Write out each line in which the string "from" is present.

> _Information given_

--*--

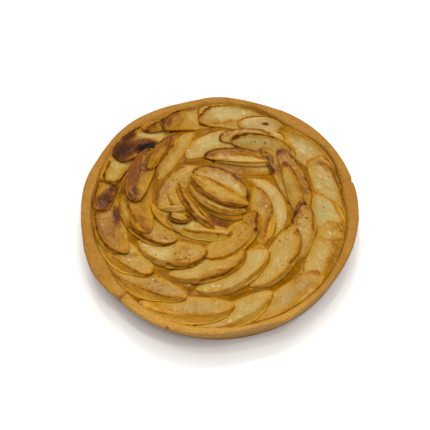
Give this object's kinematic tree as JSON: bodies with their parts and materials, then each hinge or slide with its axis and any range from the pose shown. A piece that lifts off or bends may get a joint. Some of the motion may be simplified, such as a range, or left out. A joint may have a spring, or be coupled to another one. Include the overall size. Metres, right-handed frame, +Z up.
{
  "type": "apple crostata",
  "caption": "Round open apple tart: low shortcrust case with baked apple slices laid in overlapping rings over jam, some of them browned and charred.",
  "frame": {"origin": "middle of the flat underside of the pastry case", "axes": "+Z up out of the filling, +Y towards the back of the tart as pictured, +X to its right"},
  "size_m": [0.2396, 0.2436, 0.0303],
  "materials": {
    "crust": "matt",
    "jam": "glossy",
    "apple": "glazed"
  },
  "bodies": {
    "root": {"crust": "crust", "jam": "jam", "slice_outer_01": "apple", "slice_outer_02": "apple", "slice_outer_03": "apple", "slice_outer_04": "apple", "slice_outer_05": "apple", "slice_outer_06": "apple", "slice_outer_07": "apple", "slice_outer_08": "apple", "slice_outer_09": "apple", "slice_outer_10": "apple", "slice_outer_11": "apple", "slice_outer_12": "apple", "slice_outer_13": "apple", "slice_outer_14": "apple", "slice_outer_15": "apple", "slice_outer_16": "apple", "slice_outer_17": "apple", "slice_middle_01": "apple", "slice_middle_02": "apple", "slice_middle_03": "apple", "slice_middle_04": "apple", "slice_middle_05": "apple", "slice_middle_06": "apple", "slice_middle_07": "apple", "slice_middle_08": "apple", "slice_middle_09": "apple", "slice_middle_10": "apple", "slice_middle_11": "apple", "slice_middle_12": "apple", "slice_middle_13": "apple", "slice_middle_14": "apple", "slice_middle_15": "apple", "slice_middle_16": "apple", "slice_inner_01": "apple", "slice_inner_02": "apple", "slice_inner_03": "apple", "slice_inner_04": "apple", "slice_inner_05": "apple", "slice_inner_06": "apple", "slice_inner_07": "apple", "slice_inner_08": "apple", "slice_inner_09": "apple", "slice_inner_10": "apple", "slice_inner_11": "apple", "slice_inner_12": "apple", "slice_inner_13": "apple", "slice_inner_14": "apple", "slice_inner_15": "apple", "slice_inner_16": "apple", "slice_inner_17": "apple"}
  },
  "joints": []
}
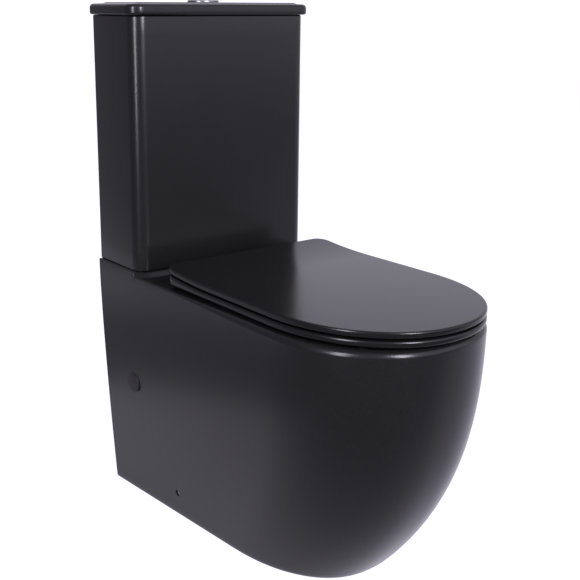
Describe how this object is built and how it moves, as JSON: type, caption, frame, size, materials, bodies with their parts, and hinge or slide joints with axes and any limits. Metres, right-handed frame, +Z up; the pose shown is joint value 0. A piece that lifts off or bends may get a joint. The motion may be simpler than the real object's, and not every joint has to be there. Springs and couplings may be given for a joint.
{
  "type": "close coupled toilet",
  "caption": "Matte black close coupled toilet with a skirted back-to-wall pan, slim soft-close seat, boxy cistern and dual flush button in its lid.",
  "frame": {"origin": "on the floor, under the middle of the overall box", "axes": "+Z up, -Y towards the front of the seat, +Y towards the wall, +X to the right seen from the front facing the wall"},
  "size_m": [0.358, 0.663, 0.8555],
  "materials": {
    "ceramic": "matte black glaze",
    "seat": "satin black thermoset",
    "cap": "satin black",
    "steel": "bright zinc",
    "rubber": "moulded",
    "black_metal": "satin black",
    "button": "dark plated, satin",
    "valve_white": "moulded",
    "valve_grey": "moulded"
  },
  "bodies": {
    "root": {"pan_skirt": "ceramic", "pan_deck": "ceramic", "pan_bowl_upper": "ceramic", "pan_bowl_lower": "ceramic", "pan_duct": "ceramic", "pan_trap": "ceramic", "access_cap_left": "cap", "access_cap_right": "cap", "floor_brackets": "steel", "side_screws": "steel", "support_pads": "rubber", "coupling_seal": "rubber", "cistern": "ceramic", "cistern_bolts": "steel", "cistern_bolt_seals": "rubber", "cistern_bolt_washers": "steel", "cistern_wing_nuts": "valve_grey", "flush_valve_base": "valve_white", "flush_valve_washer": "rubber", "flush_valve_backnut": "valve_grey", "flush_cage": "valve_white", "lever_pins": "steel", "fill_valve_shank": "valve_white", "fill_valve_washer": "rubber", "fill_valve_backnut": "valve_grey", "fill_valve_head": "valve_white", "down_tube": "valve_grey", "hinge_post_left": "black_metal", "hinge_post_right": "black_metal", "hinge_dampers": "valve_grey", "hinge_pins": "steel", "hinge_plates": "steel", "hinge_gaskets": "rubber", "hinge_studs": "steel", "expanding_nuts": "rubber", "stud_nuts": "steel"},
    "cistern_cover": {"cistern_lid": "ceramic", "lid_pads": "rubber", "button_housing": "button", "button_locknut": "valve_white", "full_flush_spring": "steel", "half_flush_spring": "steel"},
    "full_key": {"full_flush_button": "button", "full_flush_rod": "valve_grey"},
    "half_key": {"half_flush_button": "button", "half_flush_rod": "valve_grey"},
    "flush_stem": {"overflow_tube": "valve_white", "stem_link": "valve_grey", "valve_seal": "rubber", "seal_retainer": "valve_grey", "stem_float": "valve_grey"},
    "full_lever": {"full_flush_lever": "valve_grey"},
    "half_lever": {"half_flush_lever": "valve_grey"},
    "water_float": {"fill_float": "valve_grey", "float_rod": "valve_grey"},
    "float_arm": {"float_lever": "valve_grey"},
    "ring": {"seat_ring": "seat", "ring_bumpers": "rubber"},
    "lid": {"seat_lid": "seat", "lid_bumpers": "rubber"}
  },
  "joints": [
    {"name": "seat_lid_hinge", "type": "hinge", "parent": "root", "child": "lid", "pos_m": [0, 0.13, 0.428], "axis": [-1, 0, 0], "range_deg": [0, 95]},
    {"name": "seat_ring_hinge", "type": "hinge", "parent": "root", "child": "ring", "pos_m": [0, 0.13, 0.428], "axis": [-1, 0, 0], "range_deg": [0, 95]},
    {"name": "cistern_lid_lift", "type": "slide", "parent": "root", "child": "cistern_cover", "axis": [0, 0, 1], "range_m": [0, 0.12]},
    {"name": "full_button_press", "type": "slide", "parent": "cistern_cover", "child": "full_key", "axis": [0, 0, -1], "range_m": [0, 0.006], "stiffness_N_per_m": 900, "springref_m": -0.005, "deforming": ["full_flush_spring"]},
    {"name": "half_button_press", "type": "slide", "parent": "cistern_cover", "child": "half_key", "axis": [0, 0, -1], "range_m": [0, 0.006], "stiffness_N_per_m": 900, "springref_m": -0.005, "deforming": ["half_flush_spring"]},
    {"name": "flush_stem_lift", "type": "slide", "parent": "root", "child": "flush_stem", "axis": [0, 0, 1], "range_m": [0, 0.0062]},
    {"name": "full_lever_turn", "type": "hinge", "parent": "root", "child": "full_lever", "pos_m": [-0.006, 0.2695, 0.668], "axis": [0, 1, 0], "range_deg": [0, 20]},
    {"name": "half_lever_turn", "type": "hinge", "parent": "root", "child": "half_lever", "pos_m": [0.006, 0.2575, 0.668], "axis": [0, -1, 0], "range_deg": [0, 20]},
    {"name": "fill_float_rise", "type": "slide", "parent": "root", "child": "water_float", "axis": [0, 0, 1], "range_m": [0, 0.012]},
    {"name": "float_lever_turn", "type": "hinge", "parent": "root", "child": "float_arm", "pos_m": [-0.125, 0.2775, 0.738], "axis": [-1, 0, 0], "range_deg": [0, 21]}
  ],
  "couplings": [
    {"joint": "seat_ring_hinge", "follows": "seat_lid_hinge", "ratio": 1},
    {"joint": "flush_stem_lift", "follows": "full_button_press", "ratio": 1},
    {"joint": "full_lever_turn", "follows": "full_button_press", "rad_per_m": 57.143},
    {"joint": "half_lever_turn", "follows": "half_button_press", "rad_per_m": 57.143},
    {"joint": "float_lever_turn", "follows": "fill_float_rise", "rad_per_m": 29.412}
  ]
}
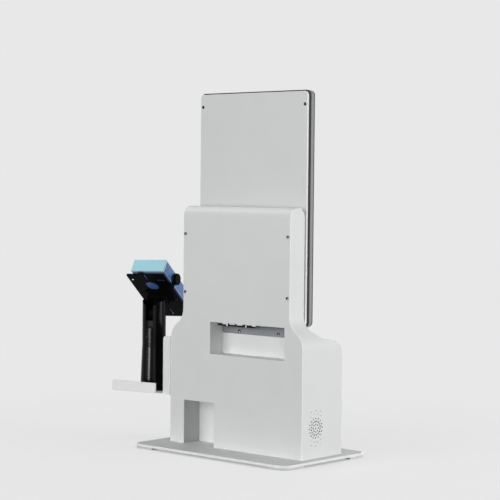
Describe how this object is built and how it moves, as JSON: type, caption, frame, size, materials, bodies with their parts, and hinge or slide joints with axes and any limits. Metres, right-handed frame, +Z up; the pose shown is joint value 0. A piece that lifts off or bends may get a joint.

--*--

> _Solution to this problem_
Give this object's kinematic tree as JSON: bodies with their parts and materials, then each hinge or slide with its axis and any range from the pose shown. A piece that lifts off or bends may get a joint. Some of the motion may be simplified, such as a range, or left out. A joint may have a spring, or be coupled to another one. Include the overall size. Metres, right-handed frame, +Z up.
  "frame": {"origin": "on the floor, under the middle of the overall box", "axes": "+Z up, -Y towards the front of the seat, +Y towards the wall, +X to the right seen from the front facing the wall"},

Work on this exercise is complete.